Bank of England, FCA and Treasury Issue Joint Frontier AI Warning to UK Financial Services Firms as Cyber Capabilities Outpace Human Practitioners
The Bank of England, the FCA (Financial Conduct Authority), and HM Treasury published a joint statement warning UK financial services firms that frontier AI (the most advanced AI models currently being developed and deployed) already poses a material and escalating cybersecurity risk to the sector. The regulators stated that "the cyber capabilities of current frontier AI models are already exceeding what a skilled practitioner could achieve, and at a significantly higher speed, greater scale, and lower cost." The joint statement warned that these capabilities, if used maliciously, amplify cyber threats to firms' safety and soundness, their customers, market integrity, and financial stability.

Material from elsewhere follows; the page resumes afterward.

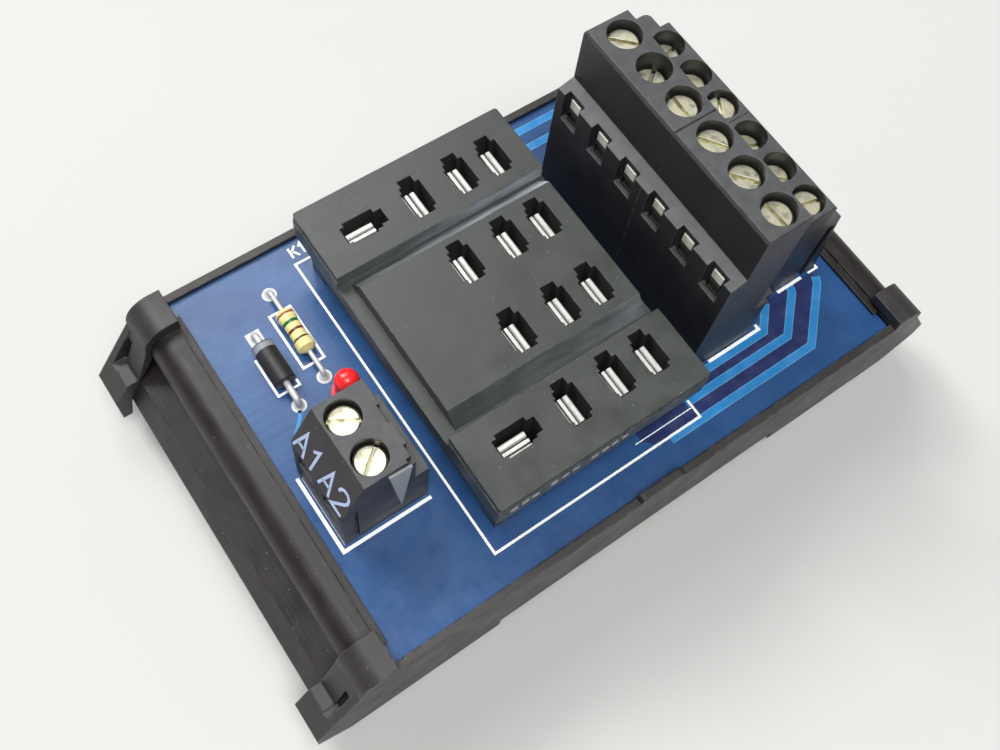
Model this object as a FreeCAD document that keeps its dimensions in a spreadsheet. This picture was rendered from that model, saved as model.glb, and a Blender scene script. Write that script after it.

Firms were directed to take active steps to manage these risks and were pointed to existing cyber resilience guidance published jointly by the Bank of England, PRA (Prudential Regulation Authority), and FCA in October 2025, as well as resources published by the UK National Cyber Security Centre (NCSC) to help firms understand frontier AI, prepare for a vulnerability "patch wave," and deploy AI defensively to identify their own vulnerabilities. The statement arrives against a backdrop of intensifying AI-related hiring in regulatory practices: McDermott Will & Schulte separately announced the hire of privacy and AI partner Elisabeth Dehareng in Brussels, joining from Baker McKenzie, to advise on the EU AI Act, Digital Services Act, Data Act, Cyber Resilience Act, and NIS2 Directive. The hire underscores that regulatory advisory demand around AI governance is translating into concrete lateral hiring at the partner level across UK and EU practice groups.
Why this matters
A joint statement from the Bank of England, FCA, and HM Treasury carries the highest possible weight in UK financial regulation — it signals that AI-related cyber risk is now treated as a systemic concern, not merely an operational IT matter. For regulated firms, this creates a near-term compliance obligation: they must be able to demonstrate to the FCA and PRA that their cyber resilience frameworks have been assessed against frontier AI threat scenarios, which requires legal, compliance, and technology teams to work together on policy updates. The McDermott hire of an EU AI Act specialist reflects the same dynamic in Brussels: as the EU AI Act enters full implementation, firms across Europe need dedicated regulatory counsel — and elite firms are racing to build that capability.
On the Ground
A trainee responding to this guidance on behalf of a financial services client would assist with AI governance policy drafting, updating the firm's existing cyber resilience framework against the October 2025 PRA/FCA benchmarks. They would also prepare a regulatory impact assessment memo mapping the frontier AI risks identified in the joint statement against the client's current technology stack, and assist with vendor due diligence questionnaires for any AI tools the client deploys.
Interview prep
Soundbite
Regulators saying AI already outpaces skilled humans in cyber attack means compliance frameworks written last year are already out of date.
Question you might get
“What specific steps would you advise a UK-regulated bank to take in response to the Bank of England, FCA and Treasury's joint frontier AI statement, and how would you prioritise those actions?”
Full answer
The Bank of England, FCA, and Treasury have jointly stated that frontier AI cyber capabilities already exceed what skilled human practitioners can achieve — a striking regulatory assessment that elevates AI risk from a technology problem to a systemic financial stability concern. For law firms advising regulated financial institutions, this creates immediate work: clients need to update cyber resilience frameworks, prepare board-level governance documentation, and demonstrate readiness to the FCA and PRA in the next supervisory cycle. This connects to the broader trend of AI regulation accelerating ahead of firm and regulator capacity to manage it — the EU AI Act, the UK's post-Brexit AI governance agenda, and now this joint statement are all converging simultaneously. The most significant implication is that firms which treat AI governance as a future problem rather than a present compliance obligation will face increasing regulatory scrutiny in 2026.